● **INSTRUCTIONS FOR THE TASK**
Keep only the lines from the top of the listing through the one with "the pan's handle.", and reproduce them unaltered.

● **EXTRACTED DATA**

>> begin

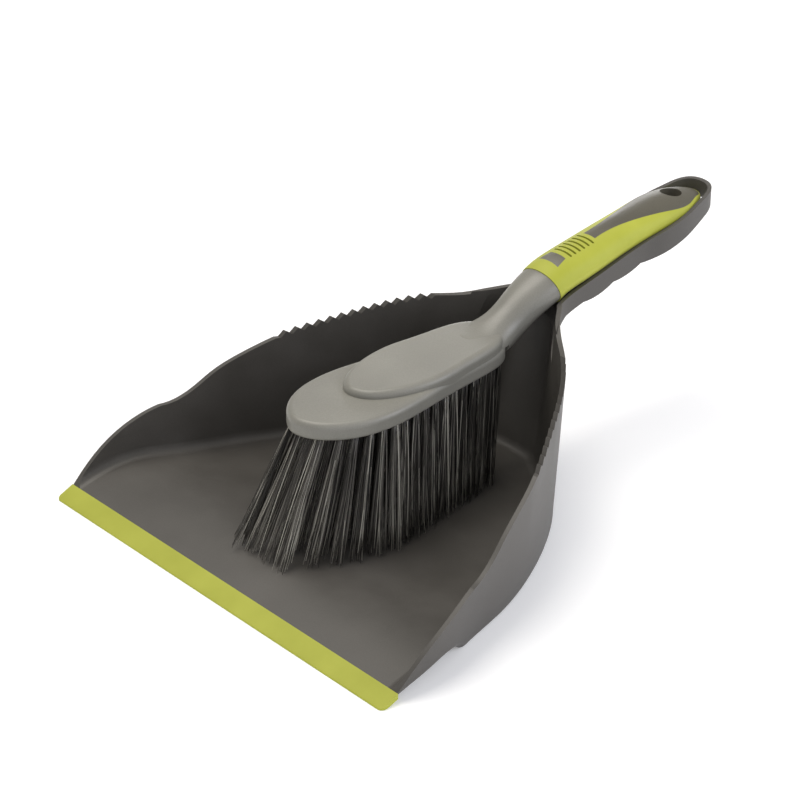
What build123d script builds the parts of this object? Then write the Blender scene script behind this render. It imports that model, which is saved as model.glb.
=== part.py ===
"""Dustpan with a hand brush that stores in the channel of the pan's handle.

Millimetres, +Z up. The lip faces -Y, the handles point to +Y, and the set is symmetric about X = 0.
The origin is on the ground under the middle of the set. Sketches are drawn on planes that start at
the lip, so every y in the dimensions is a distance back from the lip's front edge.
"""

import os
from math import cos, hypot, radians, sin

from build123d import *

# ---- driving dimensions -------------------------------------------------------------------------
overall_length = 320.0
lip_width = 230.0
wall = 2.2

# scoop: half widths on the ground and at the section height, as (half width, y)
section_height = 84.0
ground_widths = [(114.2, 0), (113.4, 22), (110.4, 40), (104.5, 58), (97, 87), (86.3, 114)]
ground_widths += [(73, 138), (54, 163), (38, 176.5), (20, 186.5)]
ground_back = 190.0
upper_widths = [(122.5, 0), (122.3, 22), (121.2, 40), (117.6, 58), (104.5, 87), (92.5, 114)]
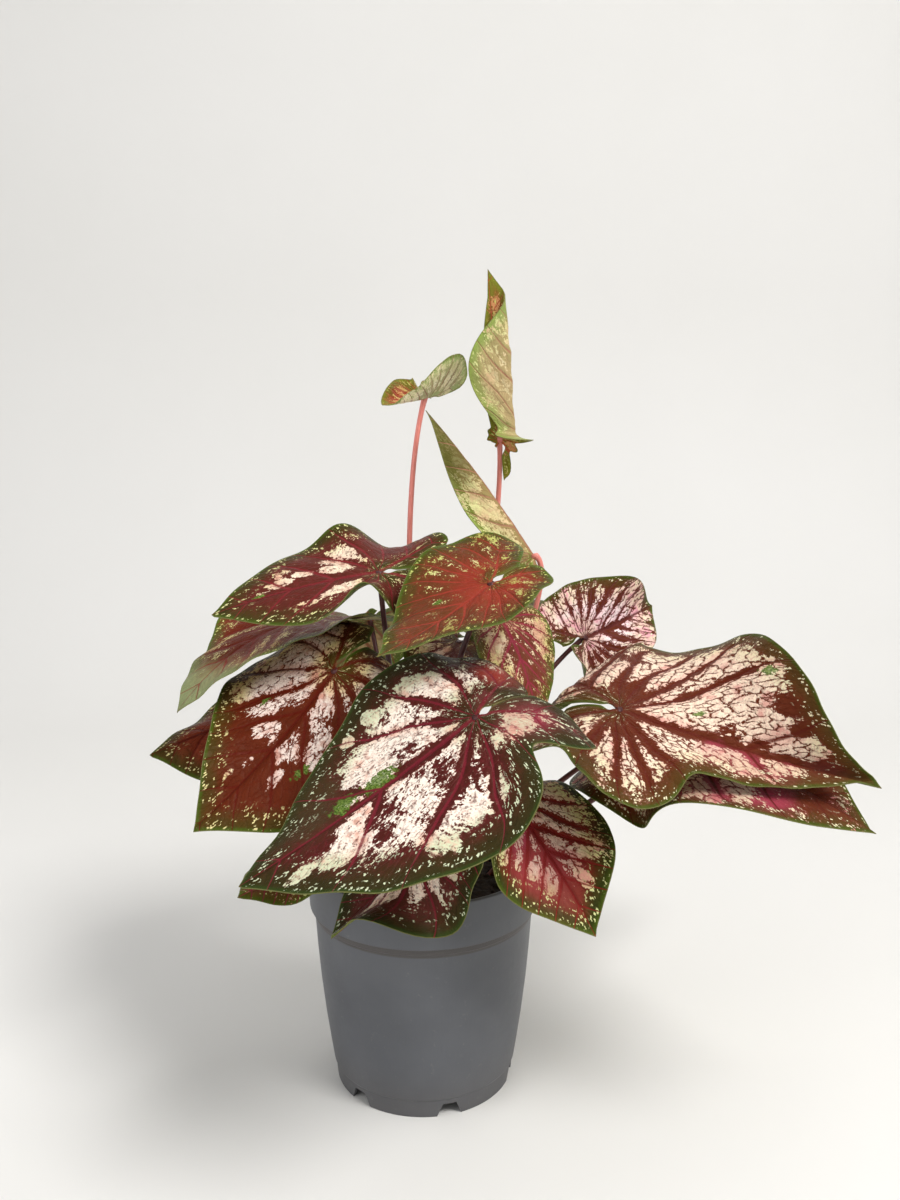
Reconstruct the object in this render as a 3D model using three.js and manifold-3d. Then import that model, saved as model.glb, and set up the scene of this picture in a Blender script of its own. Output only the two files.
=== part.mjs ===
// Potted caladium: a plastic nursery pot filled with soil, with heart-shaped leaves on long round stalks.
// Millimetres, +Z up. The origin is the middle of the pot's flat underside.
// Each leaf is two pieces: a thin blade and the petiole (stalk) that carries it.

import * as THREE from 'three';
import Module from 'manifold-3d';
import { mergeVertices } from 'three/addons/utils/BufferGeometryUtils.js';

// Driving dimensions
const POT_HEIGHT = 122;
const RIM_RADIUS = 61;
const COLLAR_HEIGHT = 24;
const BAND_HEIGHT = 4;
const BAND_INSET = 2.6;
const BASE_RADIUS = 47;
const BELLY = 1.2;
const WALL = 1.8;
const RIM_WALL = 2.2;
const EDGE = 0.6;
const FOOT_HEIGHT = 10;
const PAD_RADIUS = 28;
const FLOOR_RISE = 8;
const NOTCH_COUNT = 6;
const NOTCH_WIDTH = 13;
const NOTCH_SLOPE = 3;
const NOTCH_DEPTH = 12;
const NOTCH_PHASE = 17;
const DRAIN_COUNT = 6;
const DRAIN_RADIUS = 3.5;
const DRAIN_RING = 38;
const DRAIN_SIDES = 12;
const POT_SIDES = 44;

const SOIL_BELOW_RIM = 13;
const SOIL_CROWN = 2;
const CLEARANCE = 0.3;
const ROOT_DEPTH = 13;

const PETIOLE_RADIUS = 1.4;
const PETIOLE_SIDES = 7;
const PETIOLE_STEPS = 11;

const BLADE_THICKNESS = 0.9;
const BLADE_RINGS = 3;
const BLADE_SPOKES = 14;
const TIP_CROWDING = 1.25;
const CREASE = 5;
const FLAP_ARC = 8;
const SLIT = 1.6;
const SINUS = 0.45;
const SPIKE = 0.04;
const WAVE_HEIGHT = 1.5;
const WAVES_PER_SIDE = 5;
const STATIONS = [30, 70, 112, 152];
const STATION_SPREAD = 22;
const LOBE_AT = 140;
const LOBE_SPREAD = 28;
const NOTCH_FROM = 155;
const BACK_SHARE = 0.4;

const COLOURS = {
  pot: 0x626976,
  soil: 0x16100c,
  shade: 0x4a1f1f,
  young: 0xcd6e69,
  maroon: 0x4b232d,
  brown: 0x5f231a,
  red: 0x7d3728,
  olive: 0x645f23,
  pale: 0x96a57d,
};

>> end

● **SOLUTION TO THIS PROBLEM**
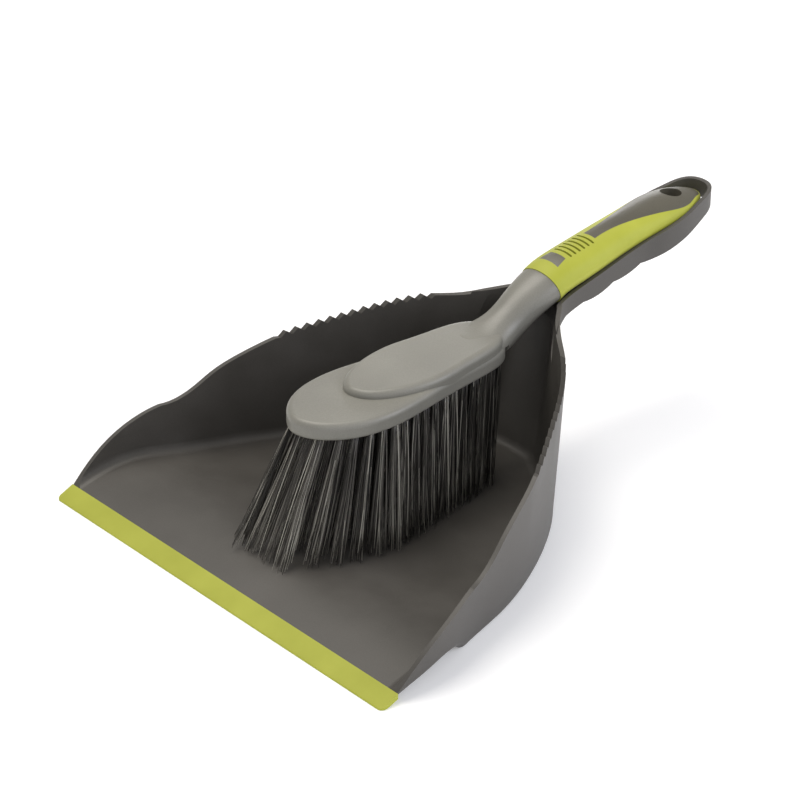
What build123d script builds the parts of this object? Then write the Blender scene script behind this render. It imports that model, which is saved as model.glb.
=== part.py ===
"""Dustpan with a hand brush that stores in the channel of the pan's handle.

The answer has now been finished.